Vamos começar por aí: não gosto da tradução que deram para Inland Empire no Brasil. Toco no assunto não por apego ao título original. Não é manha. Mas é que simplesmente não se tratam de sonhos, e sim do inconsciente, essa terra de dentro de nós, esse continente pouco explorado.
Ou não é esse o tema do trajeto de Nikki Grace -- e, de quebra, de tudo que eu vi do David Lynch? Porque posso estar louco, mas vejo lá claramente uma viagem destemida ao Império do Inconsciente, um mundo onde o Cabo das Tormentas não tem muitas chances de virar Cabo da Boa Esperança.
Nikki Grace descobre, enquanto faz seu filme, que o tempo-espaço é uma ilusão: o futuro não traz nada de novo, e sim uma soma do que ela foi com o que ela é. O que vem por aí nada mais é do que nós mesmos, do jeito que fomos forjados.

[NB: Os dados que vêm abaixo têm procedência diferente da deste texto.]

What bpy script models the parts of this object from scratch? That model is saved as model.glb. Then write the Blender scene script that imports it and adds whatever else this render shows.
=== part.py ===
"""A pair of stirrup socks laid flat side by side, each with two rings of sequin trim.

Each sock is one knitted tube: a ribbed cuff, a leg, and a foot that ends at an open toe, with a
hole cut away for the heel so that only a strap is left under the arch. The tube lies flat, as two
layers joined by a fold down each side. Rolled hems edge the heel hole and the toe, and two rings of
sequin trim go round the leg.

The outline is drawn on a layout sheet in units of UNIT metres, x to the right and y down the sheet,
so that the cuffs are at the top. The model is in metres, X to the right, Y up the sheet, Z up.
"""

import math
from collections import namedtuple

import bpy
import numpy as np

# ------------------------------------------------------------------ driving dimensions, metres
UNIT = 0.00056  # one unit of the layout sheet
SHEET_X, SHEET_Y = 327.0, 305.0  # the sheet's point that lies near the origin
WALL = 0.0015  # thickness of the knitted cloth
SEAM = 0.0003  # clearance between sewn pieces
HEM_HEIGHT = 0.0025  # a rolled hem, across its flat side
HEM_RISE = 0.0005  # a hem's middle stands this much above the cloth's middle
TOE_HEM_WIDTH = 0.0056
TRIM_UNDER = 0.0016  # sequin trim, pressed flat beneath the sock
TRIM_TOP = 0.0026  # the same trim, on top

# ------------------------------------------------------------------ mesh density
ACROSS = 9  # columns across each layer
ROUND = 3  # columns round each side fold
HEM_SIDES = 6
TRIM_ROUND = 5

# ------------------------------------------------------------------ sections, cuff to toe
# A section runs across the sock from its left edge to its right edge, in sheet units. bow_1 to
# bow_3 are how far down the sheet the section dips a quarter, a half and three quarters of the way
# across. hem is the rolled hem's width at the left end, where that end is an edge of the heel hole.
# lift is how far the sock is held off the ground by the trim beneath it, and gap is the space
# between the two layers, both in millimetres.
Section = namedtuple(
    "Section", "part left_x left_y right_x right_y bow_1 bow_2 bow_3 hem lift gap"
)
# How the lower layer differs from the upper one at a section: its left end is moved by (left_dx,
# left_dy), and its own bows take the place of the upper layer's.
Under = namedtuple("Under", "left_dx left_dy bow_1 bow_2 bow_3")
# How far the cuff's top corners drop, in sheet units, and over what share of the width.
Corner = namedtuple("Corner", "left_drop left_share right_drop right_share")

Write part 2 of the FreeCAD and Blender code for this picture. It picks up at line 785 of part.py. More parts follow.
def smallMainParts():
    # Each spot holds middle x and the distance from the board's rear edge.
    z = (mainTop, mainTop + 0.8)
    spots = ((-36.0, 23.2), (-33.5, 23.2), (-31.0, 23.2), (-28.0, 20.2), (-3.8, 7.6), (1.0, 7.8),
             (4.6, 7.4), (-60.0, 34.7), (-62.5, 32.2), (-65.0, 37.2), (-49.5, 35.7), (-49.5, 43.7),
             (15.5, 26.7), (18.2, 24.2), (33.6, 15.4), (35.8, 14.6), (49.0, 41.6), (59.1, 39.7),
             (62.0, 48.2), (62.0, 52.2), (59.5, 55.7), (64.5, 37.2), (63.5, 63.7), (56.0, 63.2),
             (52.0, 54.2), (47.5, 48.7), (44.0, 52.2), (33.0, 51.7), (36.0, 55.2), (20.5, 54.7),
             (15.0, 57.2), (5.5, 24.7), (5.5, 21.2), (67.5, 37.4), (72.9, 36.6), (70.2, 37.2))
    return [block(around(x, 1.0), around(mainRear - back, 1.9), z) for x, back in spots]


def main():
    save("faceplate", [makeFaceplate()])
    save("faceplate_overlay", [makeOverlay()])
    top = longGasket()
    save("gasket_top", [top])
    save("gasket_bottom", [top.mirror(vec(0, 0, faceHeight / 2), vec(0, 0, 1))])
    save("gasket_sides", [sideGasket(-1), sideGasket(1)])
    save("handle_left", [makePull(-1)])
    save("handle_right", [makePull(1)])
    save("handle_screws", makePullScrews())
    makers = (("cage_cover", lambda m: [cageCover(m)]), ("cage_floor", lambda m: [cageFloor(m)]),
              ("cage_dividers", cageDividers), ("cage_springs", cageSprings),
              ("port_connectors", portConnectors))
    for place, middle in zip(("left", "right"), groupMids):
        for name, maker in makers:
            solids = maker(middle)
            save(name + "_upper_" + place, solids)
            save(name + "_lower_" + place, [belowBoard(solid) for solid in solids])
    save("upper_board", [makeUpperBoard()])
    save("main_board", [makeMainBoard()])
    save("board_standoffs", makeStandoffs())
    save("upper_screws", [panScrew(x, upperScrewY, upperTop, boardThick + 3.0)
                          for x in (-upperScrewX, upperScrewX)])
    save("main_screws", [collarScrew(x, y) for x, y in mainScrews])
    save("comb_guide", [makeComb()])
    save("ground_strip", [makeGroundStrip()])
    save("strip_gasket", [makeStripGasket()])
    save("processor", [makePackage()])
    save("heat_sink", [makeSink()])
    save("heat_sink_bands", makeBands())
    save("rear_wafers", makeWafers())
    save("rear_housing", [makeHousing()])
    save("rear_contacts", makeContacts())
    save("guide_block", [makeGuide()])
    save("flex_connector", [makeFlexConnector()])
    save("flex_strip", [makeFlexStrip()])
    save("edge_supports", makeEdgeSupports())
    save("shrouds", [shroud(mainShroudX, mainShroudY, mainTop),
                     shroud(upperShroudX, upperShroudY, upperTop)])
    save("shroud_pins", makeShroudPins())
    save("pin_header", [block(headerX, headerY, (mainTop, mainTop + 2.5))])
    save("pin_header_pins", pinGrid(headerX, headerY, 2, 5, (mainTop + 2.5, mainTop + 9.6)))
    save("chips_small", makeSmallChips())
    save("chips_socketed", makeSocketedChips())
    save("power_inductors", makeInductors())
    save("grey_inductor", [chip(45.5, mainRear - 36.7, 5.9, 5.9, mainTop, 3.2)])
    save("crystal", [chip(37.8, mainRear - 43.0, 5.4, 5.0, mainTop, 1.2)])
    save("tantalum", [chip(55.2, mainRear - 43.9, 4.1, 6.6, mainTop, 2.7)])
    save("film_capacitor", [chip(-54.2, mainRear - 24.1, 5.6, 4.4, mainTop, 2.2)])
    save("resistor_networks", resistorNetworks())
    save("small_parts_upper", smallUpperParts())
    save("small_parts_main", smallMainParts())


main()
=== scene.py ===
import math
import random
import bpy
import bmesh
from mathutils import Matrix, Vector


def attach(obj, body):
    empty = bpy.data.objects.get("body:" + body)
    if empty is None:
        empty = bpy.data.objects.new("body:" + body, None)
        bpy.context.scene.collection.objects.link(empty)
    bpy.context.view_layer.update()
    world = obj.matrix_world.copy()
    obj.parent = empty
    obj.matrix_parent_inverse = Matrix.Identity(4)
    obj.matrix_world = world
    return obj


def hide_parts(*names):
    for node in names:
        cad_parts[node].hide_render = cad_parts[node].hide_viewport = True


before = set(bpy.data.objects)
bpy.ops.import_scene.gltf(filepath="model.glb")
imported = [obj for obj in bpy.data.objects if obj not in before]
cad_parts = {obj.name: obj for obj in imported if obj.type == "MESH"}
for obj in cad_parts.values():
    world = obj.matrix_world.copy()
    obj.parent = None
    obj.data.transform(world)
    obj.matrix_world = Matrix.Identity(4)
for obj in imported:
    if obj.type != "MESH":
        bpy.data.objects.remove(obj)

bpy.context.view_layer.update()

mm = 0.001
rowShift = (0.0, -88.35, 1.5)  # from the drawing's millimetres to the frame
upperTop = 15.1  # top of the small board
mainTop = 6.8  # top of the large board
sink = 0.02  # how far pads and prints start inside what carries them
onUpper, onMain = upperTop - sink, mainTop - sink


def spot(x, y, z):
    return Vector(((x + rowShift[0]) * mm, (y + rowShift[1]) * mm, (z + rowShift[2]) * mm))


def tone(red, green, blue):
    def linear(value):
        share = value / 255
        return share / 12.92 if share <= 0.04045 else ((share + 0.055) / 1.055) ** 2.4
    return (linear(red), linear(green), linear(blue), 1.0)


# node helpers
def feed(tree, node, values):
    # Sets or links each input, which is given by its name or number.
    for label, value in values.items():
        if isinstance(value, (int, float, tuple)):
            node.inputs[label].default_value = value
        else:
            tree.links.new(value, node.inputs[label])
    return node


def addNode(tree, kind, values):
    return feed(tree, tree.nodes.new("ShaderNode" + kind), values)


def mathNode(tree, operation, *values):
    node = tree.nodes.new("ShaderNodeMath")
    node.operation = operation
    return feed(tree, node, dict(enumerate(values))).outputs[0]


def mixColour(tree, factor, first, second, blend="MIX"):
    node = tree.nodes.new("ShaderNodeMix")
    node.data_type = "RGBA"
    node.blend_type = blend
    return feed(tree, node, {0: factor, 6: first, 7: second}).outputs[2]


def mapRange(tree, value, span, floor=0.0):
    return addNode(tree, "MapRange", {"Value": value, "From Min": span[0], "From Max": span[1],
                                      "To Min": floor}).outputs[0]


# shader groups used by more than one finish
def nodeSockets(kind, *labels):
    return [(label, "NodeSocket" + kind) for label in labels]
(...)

Ela se assusta com a idéia. É difícil lidar com essa epifania negra, pouco libertadora, que vai contra os ideais ocidentais a respeito do que é ser um homem. Não sobra muito espaço para liberdade, e a igualdade e a fraternidade viram balelas de um tempo em que se sufocou o indivíduo em nome de algum bem maior, seja ele qual for.
Por isso que os recursos técnicos de Lynch são tão marcantes desta vez: a câmera digital não grava contrastes e, mesmo nesse mergulho de cabeça (na cabeça), sobram muitas áreas de sombra. Como no filme em si. Mas é melhor fruir e deixar fluir do que tentar explicar.